Chaldean Auxiliary Bishop Shlemon Warduni of Babylon
explained this to the Italian bishops' SIR news agency.
"They are renunciations that are added to the privations that we
experience daily in Iraq," said Bishop Warduni. Such privations
include lack of drinking water, food, medicines and electricity.
"It is paradoxical, moreover, that in an oil-rich country such
as Iraq there is no gasoline for the population's needs," he
added in the interview published Friday by SIR.
"We have no security or stability, or job possibilities, and we
suffer violence and abuses," the prelate said. "Despite this, we
have asked our faithful to offer all these difficulties to God
so that he will keep present the fate of Iraq, of its children,
of its sick, of its elderly, and of peace and security."
At home
According to his statements, since Christmas, Masses are no
longer celebrated regularly because it is very dangerous.
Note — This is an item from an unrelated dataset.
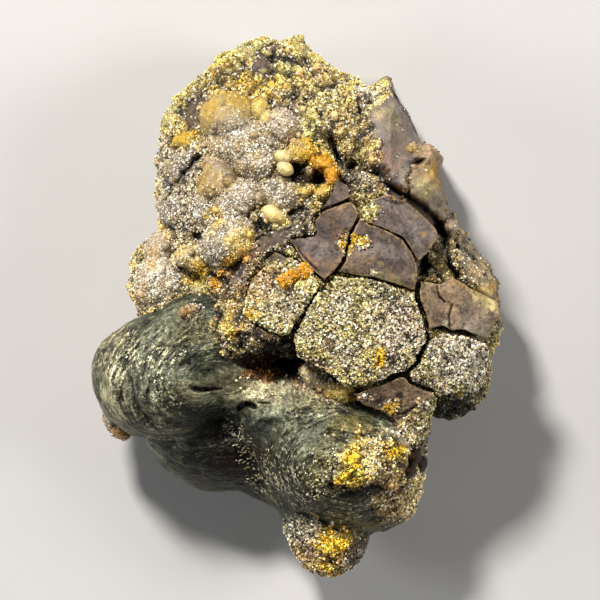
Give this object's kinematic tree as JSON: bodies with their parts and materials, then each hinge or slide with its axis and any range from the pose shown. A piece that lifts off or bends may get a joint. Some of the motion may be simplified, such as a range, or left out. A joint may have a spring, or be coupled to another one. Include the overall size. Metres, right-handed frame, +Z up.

For Lenten celebrations, "we have asked our faithful to meet in
homes to do little Stations of the Cross, to pray the rosary or
vespers with the help of a committed layman or subdeacon," said
Bishop Warduni.
The celebrating of Mass on one of the forthcoming Sundays will
be impossible, unless the situation improves, he lamented.
"And this makes us suffer a lot. Our faithful try to live the
celebrations together, gathering in family groups, avoiding
moving around for security reasons," the bishop added.
Nevertheless, priestly vocations and the Church are growing and
the Church in Iraq is "full of hope in the Lord," he said.
Bishop Warduni asked "all Christian families worldwide to
remember the Iraqi people in their prayers."